Forest bathing allows us the opportunity to simultaneously heal our bodies, our minds, and our relationship with nature. Most of us understand intuitively that being in nature is good for us, and now there are a wide range of scientific studies that help quantify these health benefits.

Studies Have Shown:

  • Immune System Enhanced more than 40% (for up to two weeks)
  • Stress Indicators Reduced 10 to 20%
  • Memory Improvement of up to 20%


Forest bathing provides us with an opportunity to let go of our rushing, our goals, our sense of overwhelm. We can just be, and relax into our surroundings. This, in turn, allows us to be more focused, calm, creative, and present for our coworkers, friends, and family.


Studies of shinrin-yoku have revealed a variety of mental health benefits, including a reduced incidence of common mood disorders like depression and anxiety. It decreases our tendency to ruminate, while increasing feelings of gratitude, wonder, and selflessness.


Time spent in nature has been linked with decreased risk for a huge range of health disorders including infectious disease, cancer, cardiovascular disease, migraines, and respiratory disease. A predominant theory is that many of these benefits result from the immune boost provided by forest bathing, which has been shown to increase the count of “natural killer” cells in the body and activate the parasympathetic nervous system.


While scientists are still exploring the precise mechanisms by which nature impacts our health, a variety of factors appear to contribute:

  • Phytoncides: compounds emitted by trees as part of their own immune response appear to positively impact our own immune systems
  • Sunlight and oxygen rich, clean air are both have their own health benefits
  • Forest textures, colors, and sounds (birdsong, moving water, and wind in the trees) are all naturally relaxing
  • Orienting to mindfulness has benefits regardless of whether in nature, giving forest bathing double benefits

    Forest Bathing or Shinrin-yoku?

    Forest bathing goes by many names. Sometimes it’s called forest therapy or nature therapy, particularly in contexts where the goal is to integrate these kinds of practices into the healthcare system to explicitly address physical and mental health challenges.

    You may have heard forest bathing called shinrin-yoku elsewhere. This is a Japanese term that was coined in the 80s as part of their efforts to encourage citizens to experience nature for its health benefits. While many popular media stories about forest bathing have emphasized this term, and it’s relatively synonymous, we usually use the term forest bathing because there are some slight differences between Japanese shinrin-yoku and forest bathing as developed by the Association of Nature & Forest Therapy (through which our guides are trained.)
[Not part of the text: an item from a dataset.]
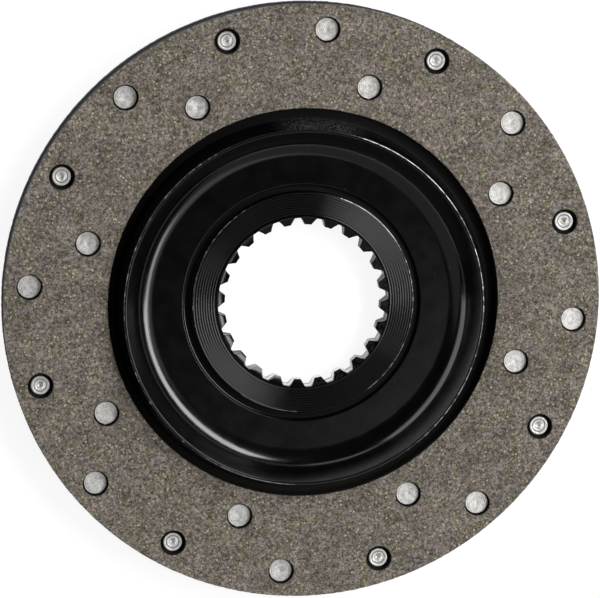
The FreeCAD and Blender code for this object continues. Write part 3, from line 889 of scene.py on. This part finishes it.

    Being deeply connected with nature is a practice as old as human history. Many cultures over time have developed a variety of ways to be present in nature and honor our connection with it.

    The recent popular interest in shinrin-yoku and forest bathing reflect the increasingly common recognition that we have lost touch with that connection and that we need to find ways to reconnect.

    The term shinrin-yoku was coined in Japan in the early 1980s by the director of the Japanese Forestry Agency, in order to link forest visits to health and wellness-oriented ecotourism. To this day, Japanese shinrin-yoku walks heavily emphasize the scientifically documented health benefits of forest walks. For example, some walks begin and end with measurements of blood pressure and salivary amylase, which are indicators of stress and relaxation that tend to be affected by nature walks.

    Countries around the world have been exploring similar approaches. In America, M. Amos Clifford established the Association of Nature & Forest Therapy Guides & Programs. (See if I can learn a little more about the timeline from some of the press on his website.)  Clifford’s version of forest bathing emphasizes ways of connecting and experiencing the natural world that go beyond the five senses emphasized in Japan.

    Wisconsin Forest Bathing’s guides are all certified through the Association of Nature & Forest Therapy Guides & Programs.